Sue Marquette Poremba

No matter how careful or diligent you are, risk is going to be a part of your business landscape. Those risks can range from a natural disaster to a cybersecurity threat, from a compliance violation to uncertainty in the financial market. While you can’t prevent your organization from facing risks, or even every type of risk, you can manage the effect risk will have in your business operations.

Executives shouldn’t question whether or not they should deploy risk management software; the answer there is if you have risk, the ability to address it should be a high priority.

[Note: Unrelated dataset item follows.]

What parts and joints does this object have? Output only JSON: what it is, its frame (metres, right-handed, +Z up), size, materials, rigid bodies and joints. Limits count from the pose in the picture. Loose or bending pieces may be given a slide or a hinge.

Instead, the question decision makers should ask themselves is how to go about selecting the right risk management platform for their organization.

It Begins with a Strategy

Implementing a risk management tool into your environment can be costly in both money and time, so it is important that you have a strategy in place before rolling it out, Ian McClarty,


president and CEO with PhoenixNAP Global IT Services, advised. “You do not want your strategy to change halfway through your risk tool rollout and have to start from scratch again.”

When building your risk management strategy, McClarty suggested keeping the following considerations in mind:

  • What governance, regulatory, or compliance requirements do you have?
  • Have you chosen an agreed upon security framework?
  • What do you need the tool to do in month 1, 3, 6, 12, etc.?
  • Do you want to start your risk management in a specific area of the business and then expand it?

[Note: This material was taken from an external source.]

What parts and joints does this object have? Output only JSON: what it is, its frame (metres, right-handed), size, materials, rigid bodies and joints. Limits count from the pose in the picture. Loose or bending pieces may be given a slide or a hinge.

“Risk management is going to look different for every company and you cannot mirror what other businesses do,” McClarty added. “It is important to create a risk management program that works for your needs and satisfies your requirements. Take the time to build a program that your executive management is comfortable with.”

Chris Siegle, director of threat management and incident response for Citrix, agreed, stating that you should ensure that the company’s culture can support its’ risk management strategy, including company-wide communication and collaboration through executive-level sponsorship and long-term incentive structures.

Choosing the Right Tools

Organizations have dozens of risk management platforms to choose from, covering any variety of risk. Some software packages are designed for very specific situations, such as environmental safety, while others will fit any type of industry. There are cloud-based platforms, off-the-shelf platforms, or you can do it yourself with the spreadsheet software you already use. As Andy Kim, director of Risk Solutions with Neustar, noted, the most important thing to keep in mind when investigating platforms is that the primary tool for risk management is a risk assessment.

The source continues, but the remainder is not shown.